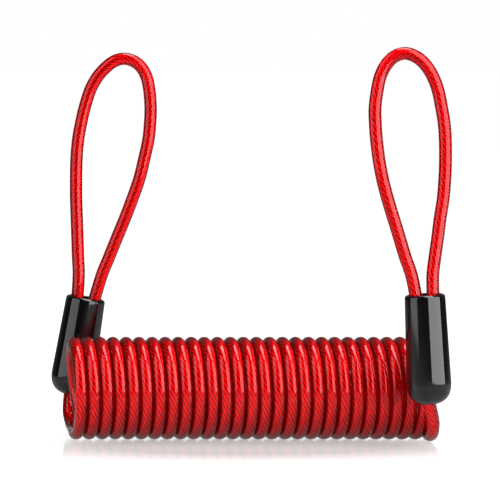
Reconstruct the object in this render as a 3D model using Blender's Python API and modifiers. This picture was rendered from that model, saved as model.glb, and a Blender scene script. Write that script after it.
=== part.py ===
"""A coiled security tether: a jacketed steel cable wound in a close coil, with a crimped loop each end.

It stands as it rests on a table: the coil lies along X on the table at Z 0, and the loops rise along +Z.
The left end stands behind the coil (+Y) and the right end in front of it (-Y).
Lengths are in metres, and the routes in millimetres.
"""

from math import cos, pi, radians, sin

import bmesh
import bpy
from mathutils import Matrix, Vector

MM = 0.001

# Cable: a steel rope in a soft jacket
CABLE_D = 4.3 * MM
ROPE_D = 2.4 * MM
JACKET_BORE_D = 2.7 * MM
TUBE_RESOLUTION = 2

# Coil: full turns between its two end turns' lowest points
COIL_OD = 35.0 * MM
COIL_BORE_D = COIL_OD - 2 * CABLE_D
COIL_PITCH = 4.43 * MM
COIL_TURNS = 27
COIL_X = 1.2 * MM
COIL_SIDES = 24
FACE_GAP = 0.3 * MM
END_X = COIL_PITCH * COIL_TURNS / 2
COIL_LENGTH = 2 * (END_X - CABLE_D / 2 - FACE_GAP)

# Sleeve: a moulded cap with an open mouth at the top and a domed lower end with a hole for the cable
SLEEVE_MOUTH_D = 13.5 * MM
SLEEVE_BASE_D = 15.0 * MM
SLEEVE_WALL = 1.2 * MM
SLEEVE_HOLE_D = 4.9 * MM
SLEEVE_LIP = 0.5 * MM
SLEEVE_Y = 25.6 * MM
# A power of 2 is a round dome, and a higher one is flatter with tighter corners
DOME_POWER = 2.5
DOME_STEPS = 7
ROUND_STEPS = 32

# Lead: the cable between the coil's end turn and the dome
LEAD_END_GAP = 1.3 * MM
LEAD_END_SLOPE = 66.0

# Ferrule: a pressed aluminium oval around both runs of the rope, inside the sleeve
FERRULE_LENGTH = 18.0 * MM
FERRULE_WIDTH = 10.4 * MM
FERRULE_DEPTH = 6.2 * MM
FERRULE_DROP = 6.0 * MM
FERRULE_SIDES = 24
STRAND_SPACING = 5.3 * MM
BORE_CLEARANCE = 0.05 * MM

# Bare rope inside the sleeve: where it ends above the dome's tip, and how far it shows past the ferrule
ROPE_FOOT = 2.0 * MM
ROPE_MARGIN = 1.0 * MM
CUTTER_OVERRUN = 1.2
BORE_SIDES = 16

# Each lead's route in millimetres: (further from the middle of the coil, out from under the coil, up)
LEFT_LEAD = [
    (0.0, -10.0, 5.85), (0.0, -5.3, 3.09), (0.0, 0.0, 2.25), (0.5, 4.7, 2.3), (1.1, 9.4, 2.6),
    (1.8, 13.4, 3.3), (2.5, 17.0, 4.8), (3.1, 19.8, 7.6),
]
RIGHT_LEAD = [
    (0.0, -10.0, 5.85), (0.0, -5.3, 3.09), (0.0, 0.0, 2.25), (0.3, 4.7, 2.3), (0.7, 9.4, 2.6),
    (1.1, 13.4, 3.4), (1.3, 17.0, 5.2), (1.2, 19.8, 8.8),
]

# Each end in millimetres: dome tip and sleeve mouth as (X, Z), then its loop's route as (X, Z)
LEFT_TIP = (-61.6, 12.4)
LEFT_MOUTH = (-55.9, 46.3)
RIGHT_TIP = (60.8, 14.7)
RIGHT_MOUTH = (59.0, 51.5)

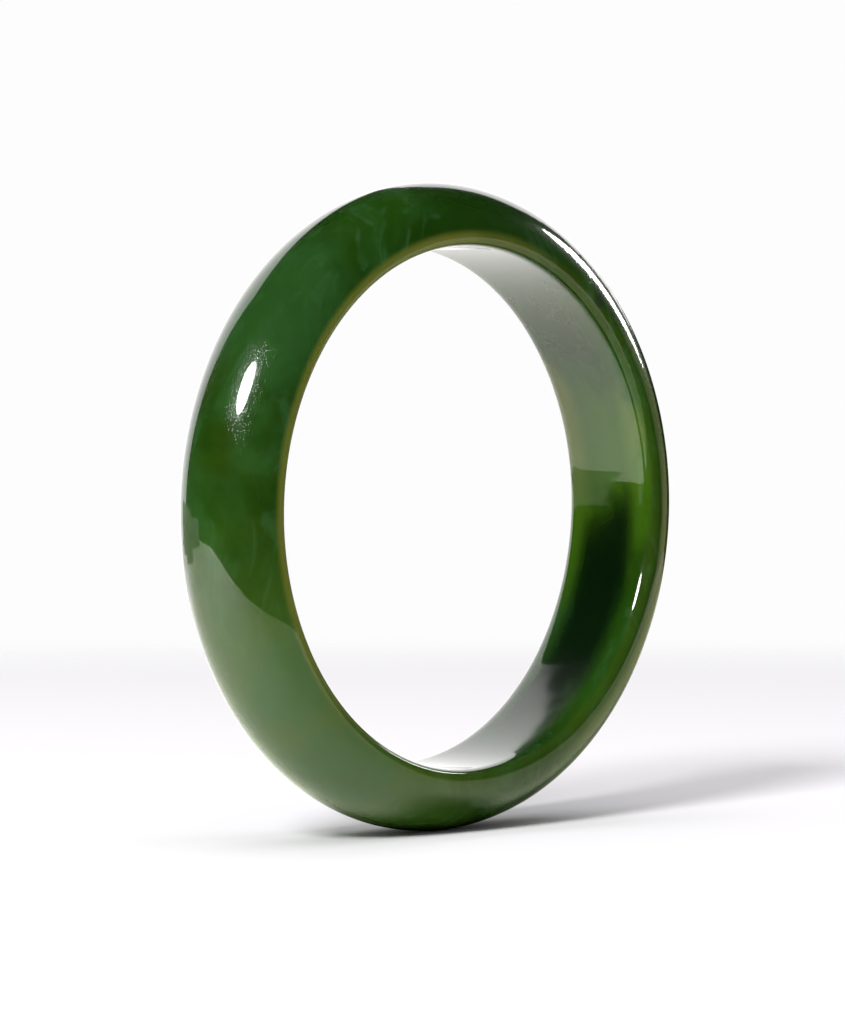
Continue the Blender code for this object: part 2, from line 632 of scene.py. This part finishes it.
def make_jade(shape, finish):
    """The stone: clouds and drifts of colour, painted glow where light comes through thin edges, a crisp
    polish with a faint wide haze, light inside it.
    """
    material = bpy.data.materials.new("polished_jade")
    material.use_nodes = True
    tree = material.node_tree
    shader = tree.nodes["Principled BSDF"]
    shader.location = (1400, 0)
    where = add_node(tree, "ShaderNodeTexCoord", (-1400, 0)).outputs["Object"]
    clouds = place_group(
        tree, stone_cloud_group(), (-1000, 300), vector=where, scale=70.0, stretch=(1.0, 1.35, 0.8)
    )
    elsewhere = vector_maths(tree, "ADD", where, (0.31, 0.17, 0.23), place=(-1200, 0))
    mottles = place_group(
        tree, stone_cloud_group(), (-1000, 0), vector=elsewhere, scale=48.0, stretch=(1.2, 0.9, 1.0)
    )
    warp = add_node(tree, "ShaderNodeTexNoise", (-1300, -400))
    feed(tree, warp.inputs["Vector"], where)
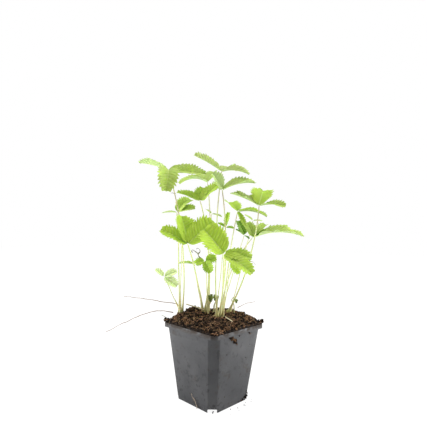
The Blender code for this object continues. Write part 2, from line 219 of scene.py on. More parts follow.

******************************

**Exercise instructions:**
Take the records above and return them exactly as written.

**Expected answer:**
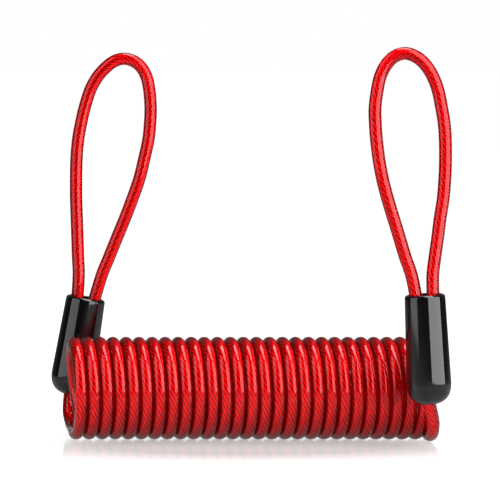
Reconstruct the object in this render as a 3D model using Blender's Python API and modifiers. This picture was rendered from that model, saved as model.glb, and a Blender scene script. Write that script after it.
=== part.py ===
"""A coiled security tether: a jacketed steel cable wound in a close coil, with a crimped loop each end.

It stands as it rests on a table: the coil lies along X on the table at Z 0, and the loops rise along +Z.
The left end stands behind the coil (+Y) and the right end in front of it (-Y).
Lengths are in metres, and the routes in millimetres.
"""

from math import cos, pi, radians, sin

import bmesh
import bpy
from mathutils import Matrix, Vector

MM = 0.001

# Cable: a steel rope in a soft jacket
CABLE_D = 4.3 * MM
ROPE_D = 2.4 * MM
JACKET_BORE_D = 2.7 * MM
TUBE_RESOLUTION = 2

# Coil: full turns between its two end turns' lowest points
COIL_OD = 35.0 * MM
COIL_BORE_D = COIL_OD - 2 * CABLE_D
COIL_PITCH = 4.43 * MM
COIL_TURNS = 27
COIL_X = 1.2 * MM
COIL_SIDES = 24
FACE_GAP = 0.3 * MM
END_X = COIL_PITCH * COIL_TURNS / 2
COIL_LENGTH = 2 * (END_X - CABLE_D / 2 - FACE_GAP)

# Sleeve: a moulded cap with an open mouth at the top and a domed lower end with a hole for the cable
SLEEVE_MOUTH_D = 13.5 * MM
SLEEVE_BASE_D = 15.0 * MM
SLEEVE_WALL = 1.2 * MM
SLEEVE_HOLE_D = 4.9 * MM
SLEEVE_LIP = 0.5 * MM
SLEEVE_Y = 25.6 * MM
# A power of 2 is a round dome, and a higher one is flatter with tighter corners
DOME_POWER = 2.5
DOME_STEPS = 7
ROUND_STEPS = 32

# Lead: the cable between the coil's end turn and the dome
LEAD_END_GAP = 1.3 * MM
LEAD_END_SLOPE = 66.0

# Ferrule: a pressed aluminium oval around both runs of the rope, inside the sleeve
FERRULE_LENGTH = 18.0 * MM
FERRULE_WIDTH = 10.4 * MM
FERRULE_DEPTH = 6.2 * MM
FERRULE_DROP = 6.0 * MM
FERRULE_SIDES = 24
STRAND_SPACING = 5.3 * MM
BORE_CLEARANCE = 0.05 * MM

# Bare rope inside the sleeve: where it ends above the dome's tip, and how far it shows past the ferrule
ROPE_FOOT = 2.0 * MM
ROPE_MARGIN = 1.0 * MM
CUTTER_OVERRUN = 1.2
BORE_SIDES = 16

# Each lead's route in millimetres: (further from the middle of the coil, out from under the coil, up)
LEFT_LEAD = [
    (0.0, -10.0, 5.85), (0.0, -5.3, 3.09), (0.0, 0.0, 2.25), (0.5, 4.7, 2.3), (1.1, 9.4, 2.6),
    (1.8, 13.4, 3.3), (2.5, 17.0, 4.8), (3.1, 19.8, 7.6),
]
RIGHT_LEAD = [
    (0.0, -10.0, 5.85), (0.0, -5.3, 3.09), (0.0, 0.0, 2.25), (0.3, 4.7, 2.3), (0.7, 9.4, 2.6),
    (1.1, 13.4, 3.4), (1.3, 17.0, 5.2), (1.2, 19.8, 8.8),
]

# Each end in millimetres: dome tip and sleeve mouth as (X, Z), then its loop's route as (X, Z)
LEFT_TIP = (-61.6, 12.4)
LEFT_MOUTH = (-55.9, 46.3)
RIGHT_TIP = (60.8, 14.7)
RIGHT_MOUTH = (59.0, 51.5)

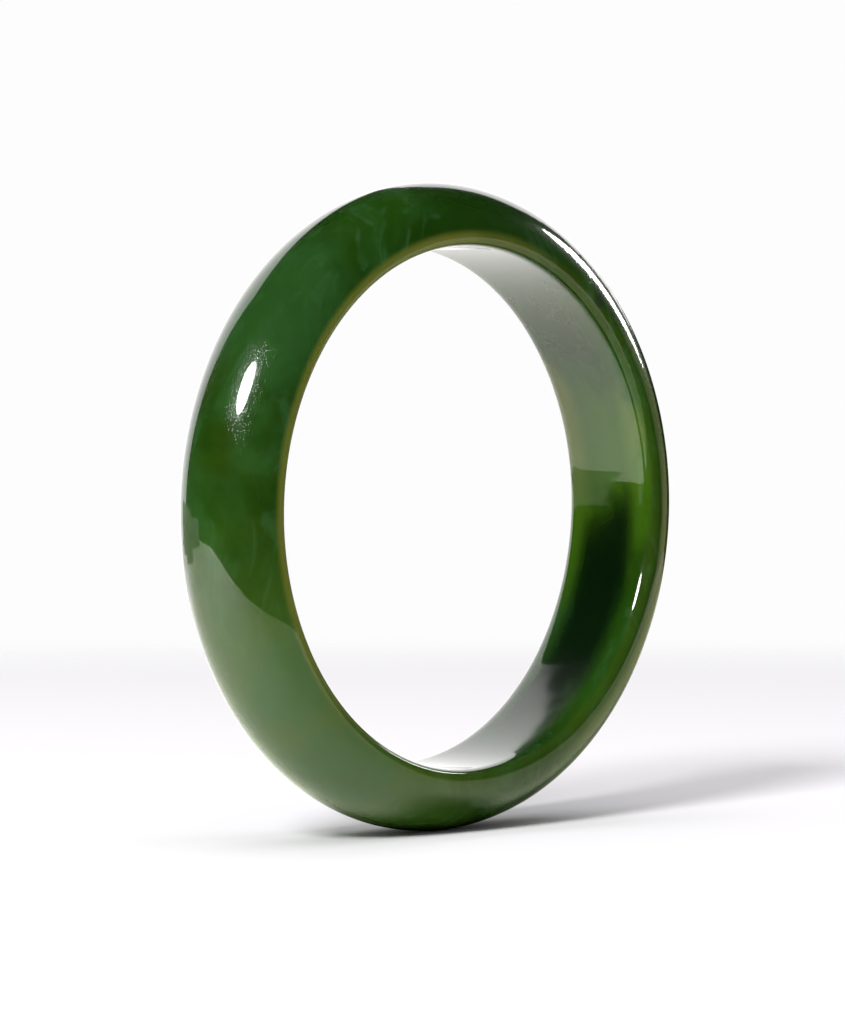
Continue the Blender code for this object: part 2, from line 632 of scene.py. This part finishes it.
def make_jade(shape, finish):
    """The stone: clouds and drifts of colour, painted glow where light comes through thin edges, a crisp
    polish with a faint wide haze, light inside it.
    """
    material = bpy.data.materials.new("polished_jade")
    material.use_nodes = True
    tree = material.node_tree
    shader = tree.nodes["Principled BSDF"]
    shader.location = (1400, 0)
    where = add_node(tree, "ShaderNodeTexCoord", (-1400, 0)).outputs["Object"]
    clouds = place_group(
        tree, stone_cloud_group(), (-1000, 300), vector=where, scale=70.0, stretch=(1.0, 1.35, 0.8)
    )
    elsewhere = vector_maths(tree, "ADD", where, (0.31, 0.17, 0.23), place=(-1200, 0))
    mottles = place_group(
        tree, stone_cloud_group(), (-1000, 0), vector=elsewhere, scale=48.0, stretch=(1.2, 0.9, 1.0)
    )
    warp = add_node(tree, "ShaderNodeTexNoise", (-1300, -400))
    feed(tree, warp.inputs["Vector"], where)
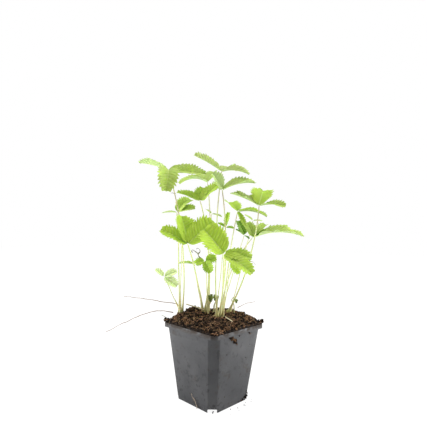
The Blender code for this object continues. Write part 2, from line 219 of scene.py on. More parts follow.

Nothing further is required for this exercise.